* GIVEN DATA
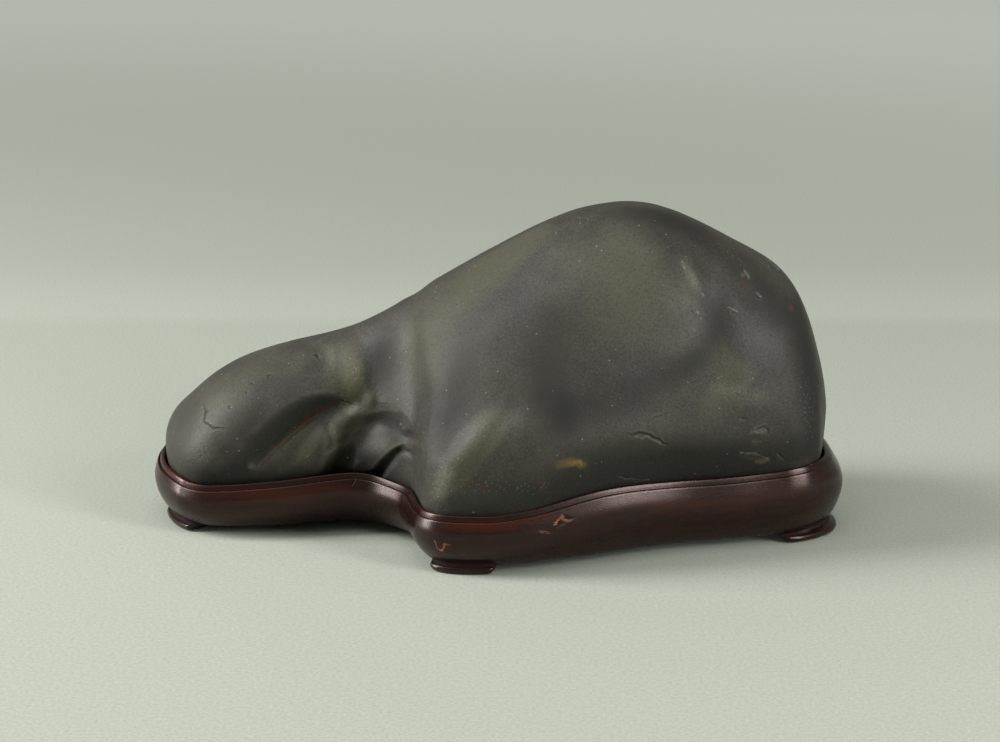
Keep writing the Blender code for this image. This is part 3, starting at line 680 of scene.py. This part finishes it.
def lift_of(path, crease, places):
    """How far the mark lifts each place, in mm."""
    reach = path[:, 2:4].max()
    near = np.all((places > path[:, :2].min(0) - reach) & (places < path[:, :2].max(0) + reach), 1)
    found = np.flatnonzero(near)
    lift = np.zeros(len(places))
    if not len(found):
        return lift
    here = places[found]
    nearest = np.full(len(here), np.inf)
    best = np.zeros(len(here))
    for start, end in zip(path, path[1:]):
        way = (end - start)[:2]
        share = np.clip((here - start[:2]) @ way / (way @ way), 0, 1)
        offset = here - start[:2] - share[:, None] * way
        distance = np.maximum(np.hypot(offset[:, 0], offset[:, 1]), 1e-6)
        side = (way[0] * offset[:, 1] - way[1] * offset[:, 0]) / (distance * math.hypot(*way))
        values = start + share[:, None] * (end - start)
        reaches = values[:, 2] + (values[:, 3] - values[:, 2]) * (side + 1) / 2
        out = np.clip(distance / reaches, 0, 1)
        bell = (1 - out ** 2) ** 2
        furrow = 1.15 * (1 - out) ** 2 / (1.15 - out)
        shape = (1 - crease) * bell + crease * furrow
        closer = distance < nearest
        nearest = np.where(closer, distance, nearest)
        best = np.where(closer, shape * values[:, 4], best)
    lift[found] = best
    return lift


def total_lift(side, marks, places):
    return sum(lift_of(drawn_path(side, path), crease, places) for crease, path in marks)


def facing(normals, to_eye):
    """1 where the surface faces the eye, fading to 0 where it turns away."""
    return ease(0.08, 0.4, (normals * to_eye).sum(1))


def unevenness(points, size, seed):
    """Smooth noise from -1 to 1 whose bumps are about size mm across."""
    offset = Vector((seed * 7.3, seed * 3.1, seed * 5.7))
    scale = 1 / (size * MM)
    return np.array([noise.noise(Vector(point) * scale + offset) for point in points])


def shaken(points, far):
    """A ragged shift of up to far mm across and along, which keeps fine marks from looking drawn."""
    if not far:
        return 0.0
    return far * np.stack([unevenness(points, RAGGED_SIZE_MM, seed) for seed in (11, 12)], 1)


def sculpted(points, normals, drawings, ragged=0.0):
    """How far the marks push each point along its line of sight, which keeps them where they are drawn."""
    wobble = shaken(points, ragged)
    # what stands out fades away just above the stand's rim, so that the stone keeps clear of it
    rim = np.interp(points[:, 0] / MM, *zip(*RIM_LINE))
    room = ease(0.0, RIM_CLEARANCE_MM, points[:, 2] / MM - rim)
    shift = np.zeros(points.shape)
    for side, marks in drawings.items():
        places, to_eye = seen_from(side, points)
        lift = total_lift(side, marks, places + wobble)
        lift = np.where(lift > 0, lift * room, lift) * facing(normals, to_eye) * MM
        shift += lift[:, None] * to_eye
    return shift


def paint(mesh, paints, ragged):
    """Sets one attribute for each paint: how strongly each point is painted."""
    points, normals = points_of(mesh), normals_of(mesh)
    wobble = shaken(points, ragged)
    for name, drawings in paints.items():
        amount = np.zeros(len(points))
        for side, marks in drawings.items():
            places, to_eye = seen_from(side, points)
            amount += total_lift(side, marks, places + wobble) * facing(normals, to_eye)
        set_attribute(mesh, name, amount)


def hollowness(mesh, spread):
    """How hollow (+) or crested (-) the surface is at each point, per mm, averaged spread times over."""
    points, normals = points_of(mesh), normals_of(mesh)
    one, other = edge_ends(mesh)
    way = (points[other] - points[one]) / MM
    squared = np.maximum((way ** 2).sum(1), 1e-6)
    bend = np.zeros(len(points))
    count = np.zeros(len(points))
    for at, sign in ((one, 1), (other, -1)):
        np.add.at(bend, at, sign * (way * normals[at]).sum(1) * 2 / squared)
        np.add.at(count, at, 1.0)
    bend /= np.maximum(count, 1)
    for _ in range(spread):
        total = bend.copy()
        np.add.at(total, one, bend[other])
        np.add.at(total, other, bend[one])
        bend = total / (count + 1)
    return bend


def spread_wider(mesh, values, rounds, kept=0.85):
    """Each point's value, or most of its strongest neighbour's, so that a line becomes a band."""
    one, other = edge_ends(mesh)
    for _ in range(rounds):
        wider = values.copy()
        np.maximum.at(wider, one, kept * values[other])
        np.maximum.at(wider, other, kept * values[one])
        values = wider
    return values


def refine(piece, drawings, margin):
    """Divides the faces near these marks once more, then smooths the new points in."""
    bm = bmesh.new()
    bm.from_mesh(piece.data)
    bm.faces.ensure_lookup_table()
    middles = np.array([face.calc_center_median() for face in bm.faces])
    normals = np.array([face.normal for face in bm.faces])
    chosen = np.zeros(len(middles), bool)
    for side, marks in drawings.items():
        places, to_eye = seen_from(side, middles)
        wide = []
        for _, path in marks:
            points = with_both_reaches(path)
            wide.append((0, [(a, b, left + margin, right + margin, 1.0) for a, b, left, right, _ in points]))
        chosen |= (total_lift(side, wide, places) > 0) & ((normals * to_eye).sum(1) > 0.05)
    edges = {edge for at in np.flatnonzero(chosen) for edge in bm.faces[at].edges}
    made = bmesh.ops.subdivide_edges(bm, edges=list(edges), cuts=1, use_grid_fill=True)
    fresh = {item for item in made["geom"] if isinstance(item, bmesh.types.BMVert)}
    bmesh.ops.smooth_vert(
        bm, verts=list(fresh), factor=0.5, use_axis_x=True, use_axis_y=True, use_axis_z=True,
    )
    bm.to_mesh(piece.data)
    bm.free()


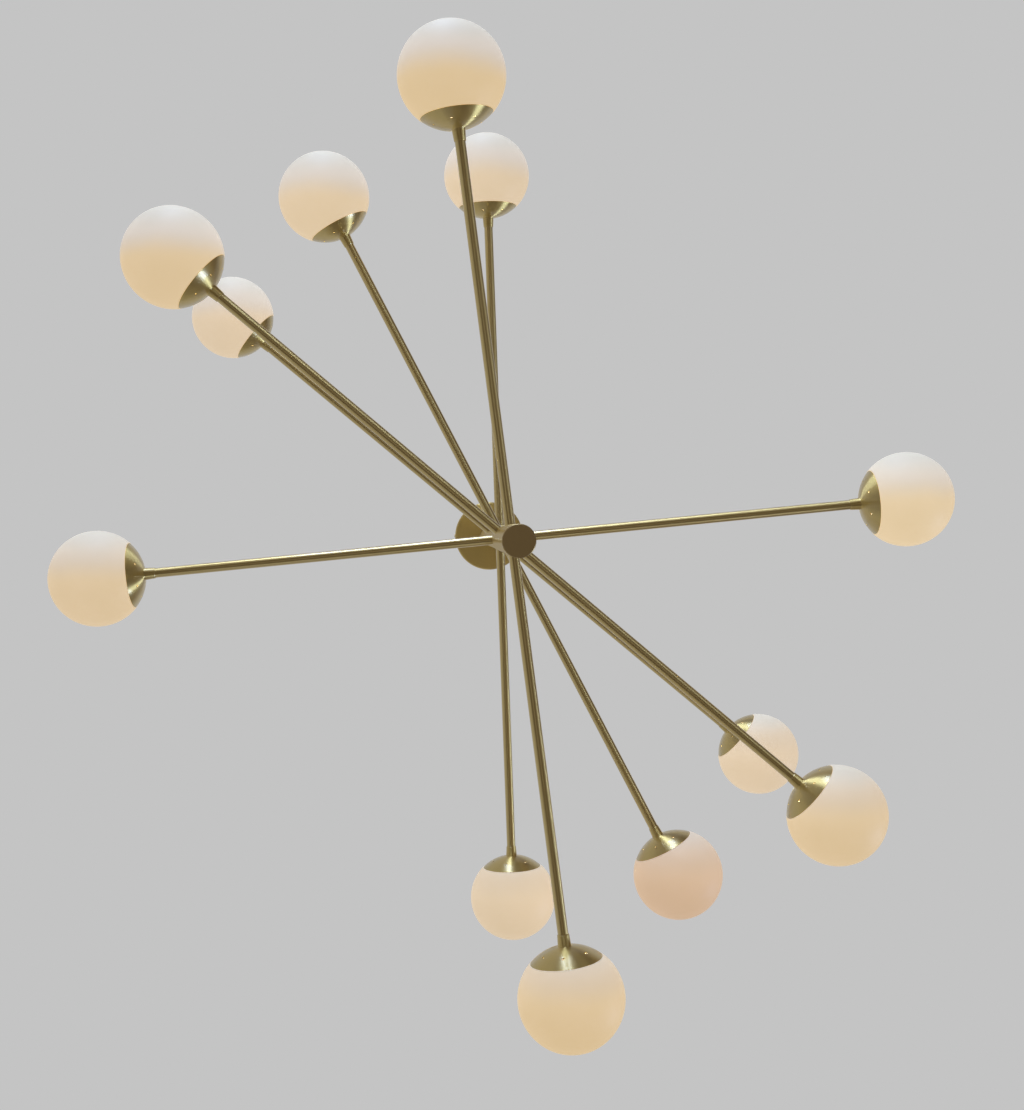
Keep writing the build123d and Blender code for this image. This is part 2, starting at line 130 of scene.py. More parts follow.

* EXERCISE REQUIREMENTS
Make a verbatim copy of every entry shown above.

* ANSWER TO THE PROBLEM
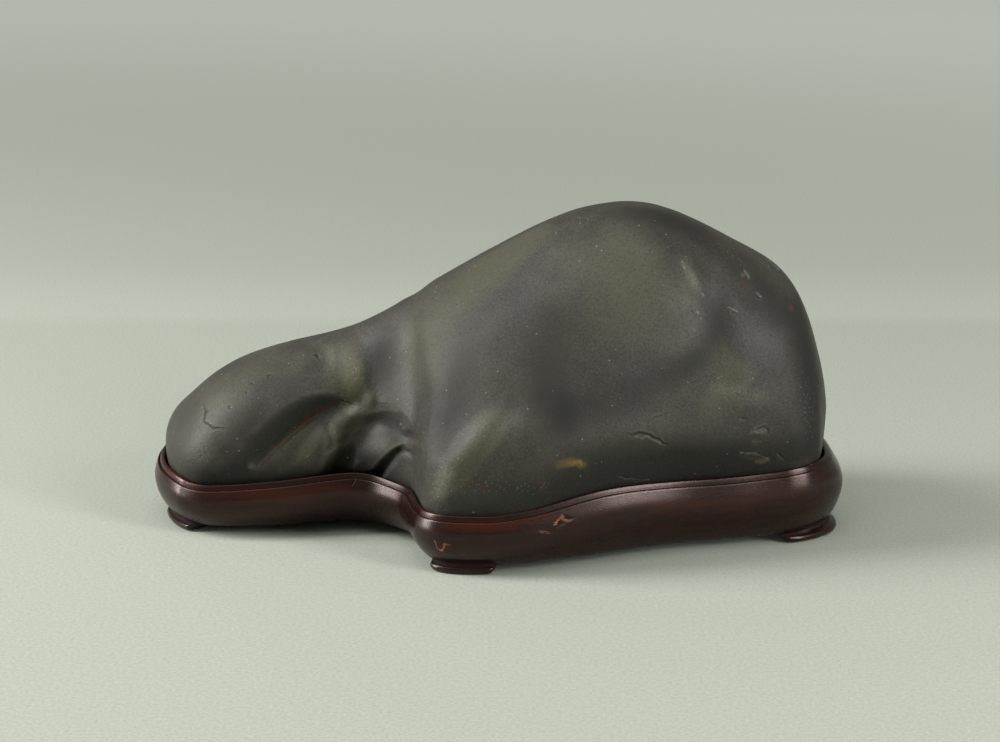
Keep writing the Blender code for this image. This is part 3, starting at line 680 of scene.py. This part finishes it.
def lift_of(path, crease, places):
    """How far the mark lifts each place, in mm."""
    reach = path[:, 2:4].max()
    near = np.all((places > path[:, :2].min(0) - reach) & (places < path[:, :2].max(0) + reach), 1)
    found = np.flatnonzero(near)
    lift = np.zeros(len(places))
    if not len(found):
        return lift
    here = places[found]
    nearest = np.full(len(here), np.inf)
    best = np.zeros(len(here))
    for start, end in zip(path, path[1:]):
        way = (end - start)[:2]
        share = np.clip((here - start[:2]) @ way / (way @ way), 0, 1)
        offset = here - start[:2] - share[:, None] * way
        distance = np.maximum(np.hypot(offset[:, 0], offset[:, 1]), 1e-6)
        side = (way[0] * offset[:, 1] - way[1] * offset[:, 0]) / (distance * math.hypot(*way))
        values = start + share[:, None] * (end - start)
        reaches = values[:, 2] + (values[:, 3] - values[:, 2]) * (side + 1) / 2
        out = np.clip(distance / reaches, 0, 1)
        bell = (1 - out ** 2) ** 2
        furrow = 1.15 * (1 - out) ** 2 / (1.15 - out)
        shape = (1 - crease) * bell + crease * furrow
        closer = distance < nearest
        nearest = np.where(closer, distance, nearest)
        best = np.where(closer, shape * values[:, 4], best)
    lift[found] = best
    return lift


def total_lift(side, marks, places):
    return sum(lift_of(drawn_path(side, path), crease, places) for crease, path in marks)


def facing(normals, to_eye):
    """1 where the surface faces the eye, fading to 0 where it turns away."""
    return ease(0.08, 0.4, (normals * to_eye).sum(1))


def unevenness(points, size, seed):
    """Smooth noise from -1 to 1 whose bumps are about size mm across."""
    offset = Vector((seed * 7.3, seed * 3.1, seed * 5.7))
    scale = 1 / (size * MM)
    return np.array([noise.noise(Vector(point) * scale + offset) for point in points])


def shaken(points, far):
    """A ragged shift of up to far mm across and along, which keeps fine marks from looking drawn."""
    if not far:
        return 0.0
    return far * np.stack([unevenness(points, RAGGED_SIZE_MM, seed) for seed in (11, 12)], 1)


def sculpted(points, normals, drawings, ragged=0.0):
    """How far the marks push each point along its line of sight, which keeps them where they are drawn."""
    wobble = shaken(points, ragged)
    # what stands out fades away just above the stand's rim, so that the stone keeps clear of it
    rim = np.interp(points[:, 0] / MM, *zip(*RIM_LINE))
    room = ease(0.0, RIM_CLEARANCE_MM, points[:, 2] / MM - rim)
    shift = np.zeros(points.shape)
    for side, marks in drawings.items():
        places, to_eye = seen_from(side, points)
        lift = total_lift(side, marks, places + wobble)
        lift = np.where(lift > 0, lift * room, lift) * facing(normals, to_eye) * MM
        shift += lift[:, None] * to_eye
    return shift


def paint(mesh, paints, ragged):
    """Sets one attribute for each paint: how strongly each point is painted."""
    points, normals = points_of(mesh), normals_of(mesh)
    wobble = shaken(points, ragged)
    for name, drawings in paints.items():
        amount = np.zeros(len(points))
        for side, marks in drawings.items():
            places, to_eye = seen_from(side, points)
            amount += total_lift(side, marks, places + wobble) * facing(normals, to_eye)
        set_attribute(mesh, name, amount)


def hollowness(mesh, spread):
    """How hollow (+) or crested (-) the surface is at each point, per mm, averaged spread times over."""
    points, normals = points_of(mesh), normals_of(mesh)
    one, other = edge_ends(mesh)
    way = (points[other] - points[one]) / MM
    squared = np.maximum((way ** 2).sum(1), 1e-6)
    bend = np.zeros(len(points))
    count = np.zeros(len(points))
    for at, sign in ((one, 1), (other, -1)):
        np.add.at(bend, at, sign * (way * normals[at]).sum(1) * 2 / squared)
        np.add.at(count, at, 1.0)
    bend /= np.maximum(count, 1)
    for _ in range(spread):
        total = bend.copy()
        np.add.at(total, one, bend[other])
        np.add.at(total, other, bend[one])
        bend = total / (count + 1)
    return bend


def spread_wider(mesh, values, rounds, kept=0.85):
    """Each point's value, or most of its strongest neighbour's, so that a line becomes a band."""
    one, other = edge_ends(mesh)
    for _ in range(rounds):
        wider = values.copy()
        np.maximum.at(wider, one, kept * values[other])
        np.maximum.at(wider, other, kept * values[one])
        values = wider
    return values


def refine(piece, drawings, margin):
    """Divides the faces near these marks once more, then smooths the new points in."""
    bm = bmesh.new()
    bm.from_mesh(piece.data)
    bm.faces.ensure_lookup_table()
    middles = np.array([face.calc_center_median() for face in bm.faces])
    normals = np.array([face.normal for face in bm.faces])
    chosen = np.zeros(len(middles), bool)
    for side, marks in drawings.items():
        places, to_eye = seen_from(side, middles)
        wide = []
        for _, path in marks:
            points = with_both_reaches(path)
            wide.append((0, [(a, b, left + margin, right + margin, 1.0) for a, b, left, right, _ in points]))
        chosen |= (total_lift(side, wide, places) > 0) & ((normals * to_eye).sum(1) > 0.05)
    edges = {edge for at in np.flatnonzero(chosen) for edge in bm.faces[at].edges}
    made = bmesh.ops.subdivide_edges(bm, edges=list(edges), cuts=1, use_grid_fill=True)
    fresh = {item for item in made["geom"] if isinstance(item, bmesh.types.BMVert)}
    bmesh.ops.smooth_vert(
        bm, verts=list(fresh), factor=0.5, use_axis_x=True, use_axis_y=True, use_axis_z=True,
    )
    bm.to_mesh(piece.data)
    bm.free()


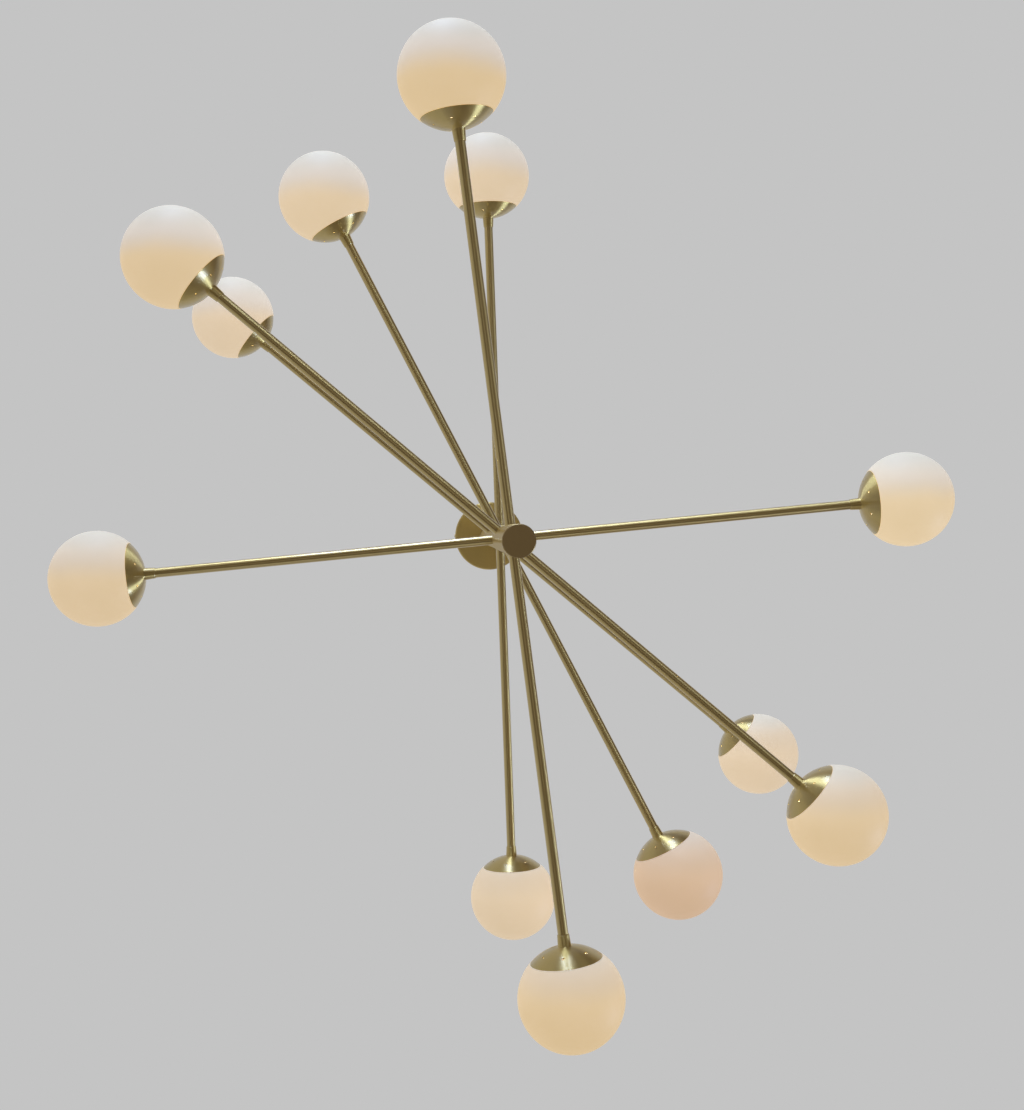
Keep writing the build123d and Blender code for this image. This is part 2, starting at line 130 of scene.py. More parts follow.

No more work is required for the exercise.